Don’t get me wrong. I love his first Spider-Man (2002). It might still be the best straight superhero film ever made. (Sorry, Dark Knight! Please don’t yell at me in your growly, growly voice!) In retrospect, Sam Raimi’s cartoon tendencies and hyperkinetic camerawork had just been waiting for the right superhero all along.
And some of my favourite movies have come from similarly left-field decisions to fit ‘alternative’ artists with more mainstream stories. Like: putting Brian De Palma on Mission: Impossible? Genius. Paranoid, hysterical genius.
While many prefer Spider-Man 2 (2004) to Raimi’s first, it never quite worked for me. It had some amazing sequences, no doubt – mostly effects-heavy action scenes, but great idiosyncratic moments like Spidey’s awkward elevator conversation, too. The problem was that the film seemed to be missing the connective tissue to fuse these moments together. Without it, it clunked from one set piece to the next, less than the sum of its parts.
The rumours that they’d started shooting without a script suddenly made sense. Shoot first; write screenplay later. No matter what writer they brought on to finish it, they’d be tasked with finding narrative excuses to stitch together already-rendered set pieces.

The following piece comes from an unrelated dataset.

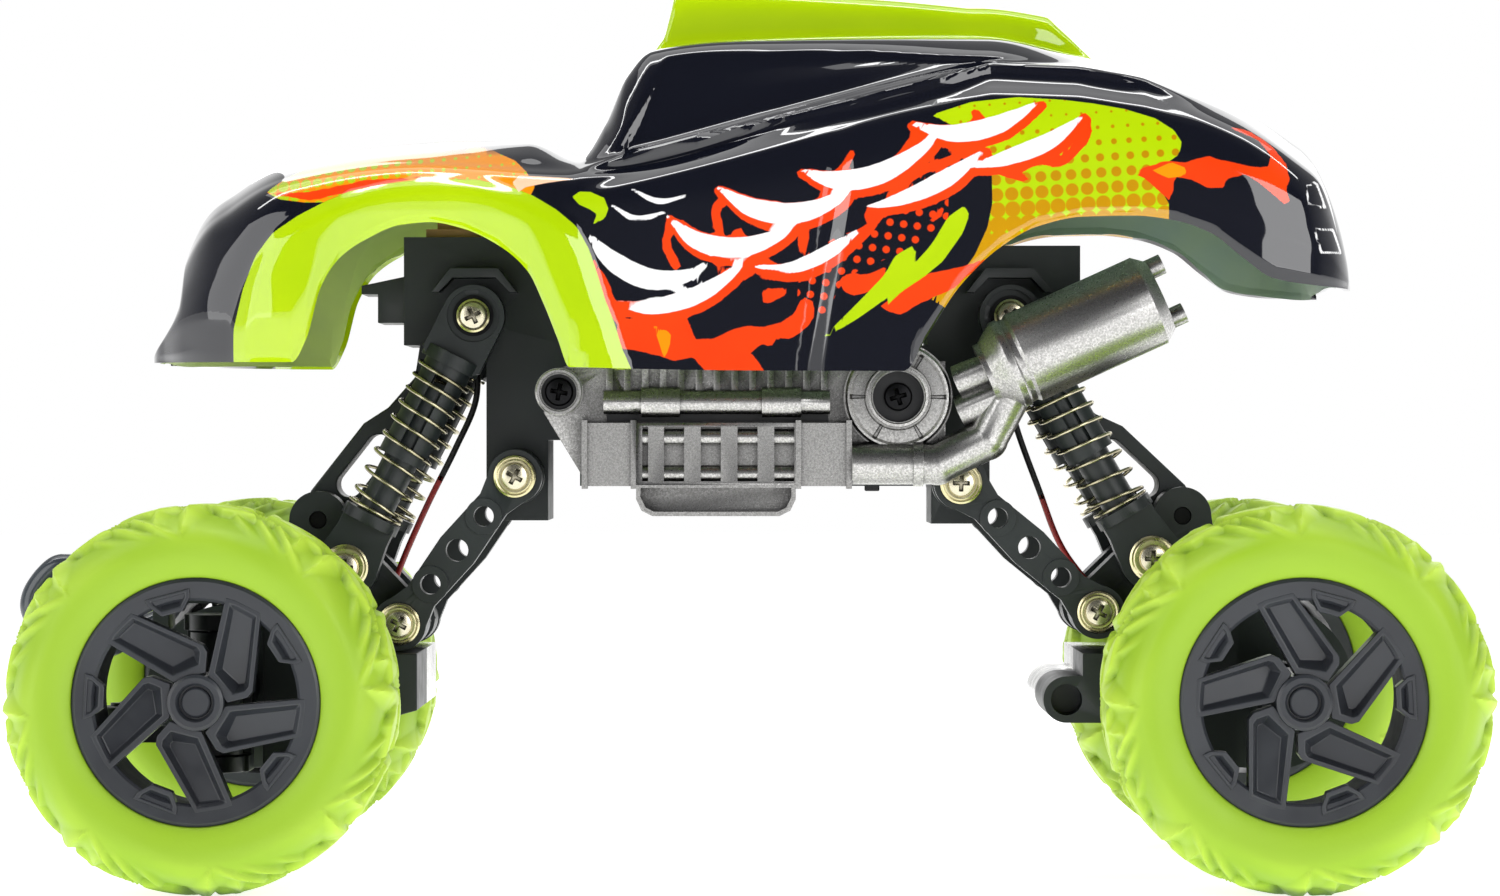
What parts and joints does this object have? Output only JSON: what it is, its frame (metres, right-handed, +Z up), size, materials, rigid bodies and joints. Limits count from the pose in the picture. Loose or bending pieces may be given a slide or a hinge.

I saw Spider-Man 3 (2007) on opening night in New York. The whole city was celebrating Spider-Man Week. There were banners everywhere saying A HERO COMES HOME. (Forgive my blurry photography below.) The day of the premiere, one newspaper even ran the headline “See You At Midnight!” on the cover – because where else would anyone be but at the first screenings?
But even the hometown audience was so disappointed that the riotous applause that welcomed the opening credits was completely absent by the film’s end. Slice it into pieces and there was still some beautiful stuff in there – the ‘Birth of Sandman’ scene alone was worth the ticket price – but it was a mess of disjointed scenes, glitchy character motivations, and weird tone shifts.
Sitting in that packed crowd, all of whom were getting more bored with every passing moment, I remember seeing a burst of skewed camera work and thinking “There you are, Sam.” I’d completely forgotten Raimi was the director. I know I was just complaining about the ridiculousness of auteur theory – but that doesn’t mean I want to give up the feeling of a distinct creative force at work. Even if that feeling is an illusion, and the composite result of a dozen hands working together.
As films become bigger and bigger, featuring special effects sequences requiring new technology and terrifying man-hours, I’ve been getting that Spider-Man 3 feeling more and more: disconnected scenes, some amazing, some less so; clunking awkwardly one into the next without a unifying narrative thread or sense of style to hold them together.
Maybe we’re approaching the time when multiple directors need to be credited: action scenes by X, quiet character scenes by Y, romantic moments by Z. Screenwriting already can work that way – “Hey, let’s bring in that funny guy to add some, you know, funny stuff!” – only without knowing exactly who did what.
Years later, Raimi came out and said that he didn’t have the control he wanted on Spider-Man 3 and that he was disappointed with it, too. So I’m not disappointed he’s moving on rather than be pressured into making the movie before he thinks it’s ready. He gave us an amazing Spider-Man story, and now that he’s had Drag Me To Hell to clear his throat, creatively speaking, I hope whatever he does next kicks ass.
Today’s news is that the Spider-Man franchise will be rebooted, not even a decade later. It’ll have a new cast and more of the angsty high school focus of the Ultimate Spider-Man series. It’s not a bad idea. Let’s just hope they finish the script first.